Les producteurs télé ne veulent pas assister à une diminution du nombre de séries à la télé, même si on ajoute des séries uniquement pour la plateforme numérique ICI Tou.tv. La raison : les budgets des séries télé (reprises ensuite sur les plateformes numériques de toute façon) sont beaucoup plus importants que les séries produites uniquement pour ICI Tou.tv. « On veut s’assurer que Radio-Canada ne produira pas toujours à moindre coût », dit Hélène Messier, PDG de l’AQPM.
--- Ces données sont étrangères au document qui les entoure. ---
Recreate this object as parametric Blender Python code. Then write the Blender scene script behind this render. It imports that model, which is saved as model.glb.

En plus, les séries font des cotes d’écoute beaucoup plus élevées à la télé. « C’est le moment qui rassemble le plus de gens autour de leur télévision, dit Hélène Messier. On estime que c’est le mandat [de Radio-Canada] d’avoir les émissions les plus rassembleuses, qui font le plus appel aux talents des créateurs de langue française. ».

L’AQPM fait remarquer que les budgets des grandes séries télé québécoises ont fondu au cours des dernières décennies. « Les Filles de Caleb [avaient] un budget de 1,1 million l’heure [en 1990-91], dit Hélène Messier. Maintenant, c’est en moyenne moins de 500 000 $ l’heure pour une série. On assiste à une chute importante, alors que la moyenne est à deux millions de dollars l’heure pour une production de langue anglaise [au Canada]. »
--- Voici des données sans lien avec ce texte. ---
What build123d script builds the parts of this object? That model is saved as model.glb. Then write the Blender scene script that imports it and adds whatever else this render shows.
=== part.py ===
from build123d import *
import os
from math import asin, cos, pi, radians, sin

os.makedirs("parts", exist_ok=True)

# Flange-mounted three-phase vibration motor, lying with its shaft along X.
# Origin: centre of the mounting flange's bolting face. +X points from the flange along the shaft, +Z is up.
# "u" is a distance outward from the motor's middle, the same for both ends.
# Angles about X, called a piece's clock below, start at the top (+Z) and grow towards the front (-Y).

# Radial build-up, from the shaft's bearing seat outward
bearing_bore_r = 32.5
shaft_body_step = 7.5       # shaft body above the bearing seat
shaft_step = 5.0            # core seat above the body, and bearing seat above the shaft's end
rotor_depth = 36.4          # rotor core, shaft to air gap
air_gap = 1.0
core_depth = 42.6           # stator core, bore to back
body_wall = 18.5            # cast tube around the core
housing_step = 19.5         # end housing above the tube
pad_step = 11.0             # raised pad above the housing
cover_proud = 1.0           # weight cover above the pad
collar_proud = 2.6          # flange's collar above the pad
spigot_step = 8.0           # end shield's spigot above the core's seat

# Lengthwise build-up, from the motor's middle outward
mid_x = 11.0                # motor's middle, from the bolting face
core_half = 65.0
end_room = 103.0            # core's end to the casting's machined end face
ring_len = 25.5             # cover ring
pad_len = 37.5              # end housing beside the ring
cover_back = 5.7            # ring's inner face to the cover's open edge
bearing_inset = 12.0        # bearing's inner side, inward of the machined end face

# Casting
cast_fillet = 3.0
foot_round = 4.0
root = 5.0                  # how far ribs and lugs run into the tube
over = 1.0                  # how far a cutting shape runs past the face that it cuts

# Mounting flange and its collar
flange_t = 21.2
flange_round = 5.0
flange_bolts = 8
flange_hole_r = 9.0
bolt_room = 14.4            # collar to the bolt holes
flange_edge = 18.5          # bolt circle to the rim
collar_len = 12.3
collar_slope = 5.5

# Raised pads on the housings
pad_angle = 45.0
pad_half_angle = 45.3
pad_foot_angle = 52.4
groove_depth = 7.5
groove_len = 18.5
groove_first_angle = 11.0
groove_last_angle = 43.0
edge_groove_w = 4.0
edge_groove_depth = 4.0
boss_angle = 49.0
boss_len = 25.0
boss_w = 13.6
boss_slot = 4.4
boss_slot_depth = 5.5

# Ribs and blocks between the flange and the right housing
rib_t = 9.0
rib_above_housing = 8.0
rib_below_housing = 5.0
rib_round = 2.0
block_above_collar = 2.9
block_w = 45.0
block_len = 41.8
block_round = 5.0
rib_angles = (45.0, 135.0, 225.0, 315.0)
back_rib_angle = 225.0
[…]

L’AQPM aimerait aussi que Radio-Canada donne davantage de détails sur son contenu et son écoute sur ses plateformes numériques. Par exemple, Radio-Canada ne dévoile pas le nombre d’abonnés de l’Extra de ICI Tou.tv, estimant qu’il s’agit d’informations concurrentielles. Or, ses concurrents privés canadiens, Crave (Bell Média) et Club Illico (Vidéotron) dévoilent tous deux leur nombre d’abonnés (2,6 millions pour Crave, 453 000 pour Club Illico).
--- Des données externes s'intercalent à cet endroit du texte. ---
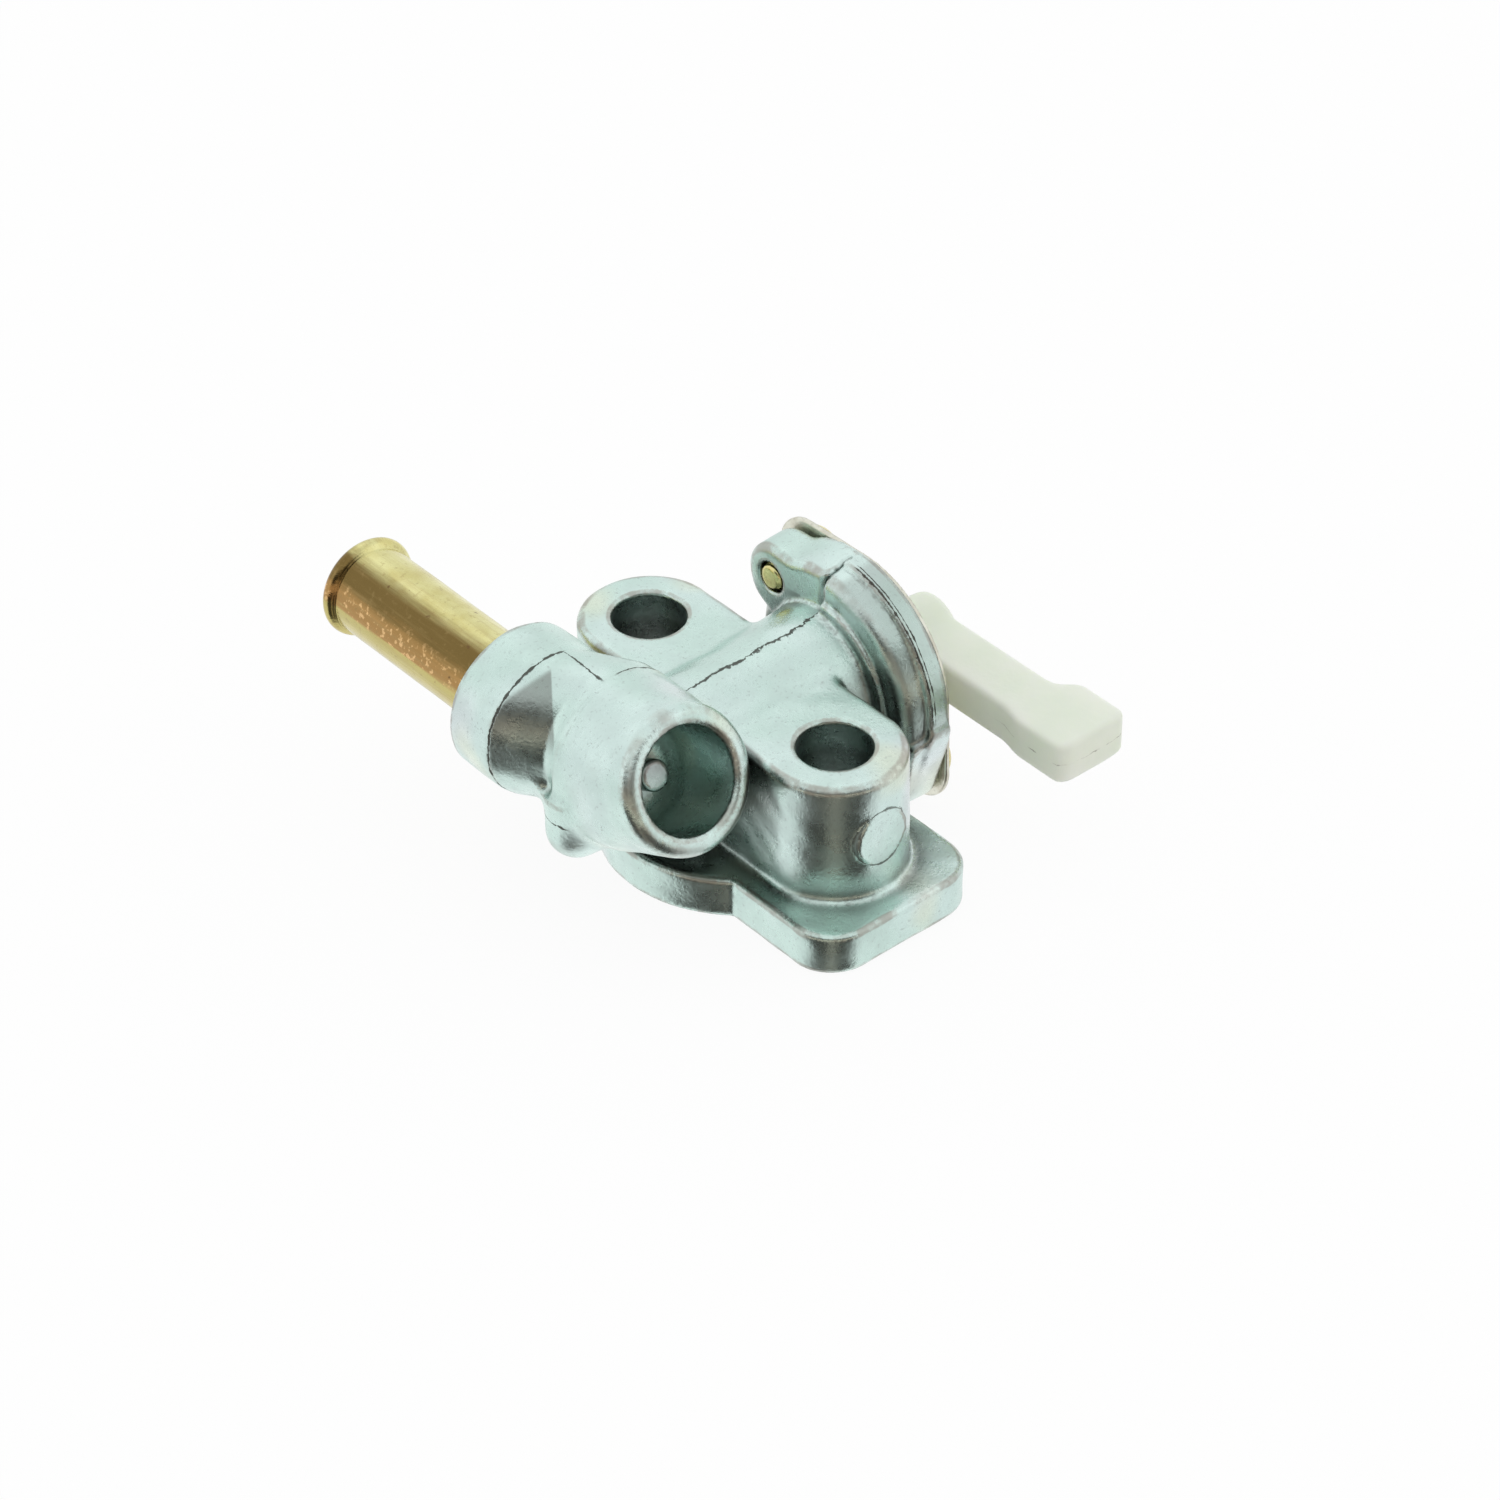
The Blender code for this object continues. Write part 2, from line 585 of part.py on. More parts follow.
def make_lever(mat):
    rotor = lathe('lever', along_x(z=AXIS_Z), [(ROTOR_BACK, ROTOR_R), (ROTOR_FRONT, ROTOR_R)], 56)
    neck = lathe('neck', along_x(z=AXIS_Z), edge_profile(ROTOR_FRONT - 0.5, BAR_FRONT, NECK_R, 0.5), 40)
    half = BAR_THICK / 2
    step = [(BAR_BACK, 0.6), (BAR_BACK, -BAR_REACH + 1.6), (BAR_BACK + 0.5, -BAR_REACH + 0.5),
            (BAR_BACK + 1.6, -BAR_REACH), (TIP_FRONT - 1.8, -BAR_REACH), (TIP_FRONT - 0.5, -BAR_REACH + 0.6),
            (TIP_FRONT, -BAR_REACH + 1.8), (TIP_FRONT, -TIP_START - 1.6), (TIP_FRONT - 0.35, -TIP_START - 0.6),
            (BAR_FRONT + 0.45, -TIP_START + 0.6), (BAR_FRONT, -TIP_START + 1.6), (BAR_FRONT, 0.6)]
    outline = [(x, y) for x, y in step]
    bar = prism('bar', along_z(), rounded_rings(outline, AXIS_Z - half, AXIS_Z + half, BAR_EDGE, 3, True))
    join(rotor, [neck, bar])
    channel = []
    for i in range(13):
        a = math.radians(70 + 130 * i / 12)
        channel.append((5.2 * math.cos(a), 5.2 * math.sin(a)))
    for i in range(13):
        a = math.radians(200 - 130 * i / 12)
        channel.append((2.8 * math.cos(a), 2.8 * math.sin(a)))
    cut(rotor, [prism('channel', along_x(z=AXIS_Z), [(ROTOR_BACK - 1, channel), (ROTOR_BACK + 0.6, channel)])])
    return finish(rotor, 'lever', mat, (0, 0, AXIS_Z))


def main():
    for obj in list(bpy.data.objects):
        bpy.data.objects.remove(obj)
    make_body(material('zinc_casting', (0.62, 0.68, 0.66), 0.9, 0.38))
    make_tube(material('brass', (0.62, 0.5, 0.2), 1.0, 0.32))
    make_seal(material('seal_rubber', (0.03, 0.03, 0.03), 0.0, 0.7))
    make_ring(material('ring_rubber', (0.04, 0.035, 0.035), 0.0, 0.6))
    make_washer(material('spring_steel', (0.5, 0.5, 0.5), 1.0, 0.35))
    make_plate(material('plated_sheet', (0.72, 0.7, 0.6), 1.0, 0.35))
    make_screw('screw_upper', 1, material('yellow_zinc_upper', (0.72, 0.65, 0.3), 1.0, 0.3))
    make_screw('screw_lower', -1, material('yellow_zinc_lower', (0.72, 0.65, 0.3), 1.0, 0.3))
    make_lever(material('white_nylon', (0.82, 0.85, 0.76), 0.0, 0.45))


main()
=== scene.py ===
# %% [markdown]
# # A small fuel tap
# The tap is a zinc die casting with a brass hose spigot, a nylon lever and a thin steel plate held by two
# screws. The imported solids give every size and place; here each piece gets its true surface and finish.

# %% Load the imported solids
import math

import bpy
import numpy as np
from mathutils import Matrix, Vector


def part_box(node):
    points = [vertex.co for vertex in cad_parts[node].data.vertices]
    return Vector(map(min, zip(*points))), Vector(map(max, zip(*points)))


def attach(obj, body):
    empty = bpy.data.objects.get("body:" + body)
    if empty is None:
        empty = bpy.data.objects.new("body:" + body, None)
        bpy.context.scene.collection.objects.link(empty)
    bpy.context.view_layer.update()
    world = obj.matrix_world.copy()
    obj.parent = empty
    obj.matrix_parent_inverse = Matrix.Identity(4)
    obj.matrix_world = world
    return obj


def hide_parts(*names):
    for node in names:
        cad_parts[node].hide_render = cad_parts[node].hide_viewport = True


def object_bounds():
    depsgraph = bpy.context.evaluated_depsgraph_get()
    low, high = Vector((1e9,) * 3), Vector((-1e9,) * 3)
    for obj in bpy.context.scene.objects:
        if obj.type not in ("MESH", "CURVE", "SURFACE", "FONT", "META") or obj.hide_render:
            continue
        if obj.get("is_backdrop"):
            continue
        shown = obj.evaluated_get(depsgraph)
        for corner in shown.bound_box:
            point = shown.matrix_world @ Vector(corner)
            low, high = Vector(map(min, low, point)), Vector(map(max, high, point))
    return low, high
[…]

Conserver les émissions jeunesse à la télé

C’est le même débat pour les émissions jeunesse.

Pour les enfants (moins de 13 ans), Radio-Canada propose de diminuer ses obligations de matière de diffusion d’émissions canadiennes originales 100 heures à 80 heures par an sur ICI Télé. En contrepartie, le diffuseur promet de diffuser 110 heures par an sur l’ensemble de ses plateformes. Les producteurs télé ne veulent pas que l’obligation réglementaire passe de 100 heures à 80 heures sur ICI Télé.

« Il est encore important d’avoir des rendez-vous jeunesse avec les émissions de Radio-Canada, dit Hélène Messier, PDG de l’AQPM. Il faut leur donner l’intérêt des émissions produites ici, et il faut commencer jeune. C’est important de rejoindre la clientèle préscolaire, et de pouvoir le faire sur une chaîne facilement accessible. On trouve que la télévision est rassembleuse, alors que l’écoute sur les plateformes [numérique] est individuelle. Est-ce qu’on veut vraiment, comme société, encourager les jeunes enfants à consommer du contenu seul sur leur tablette, sans supervision parentale, sans pouvoir dialoguer avec leurs parents ? »

Le Conseil de la radiodiffusion et des télécommunications canadiennes (CRTC), qui poursuit ses audiences pour une autre semaine, décidera ensuite des conditions de licences télé et radio de Radio-Canada pour les cinq prochaines années.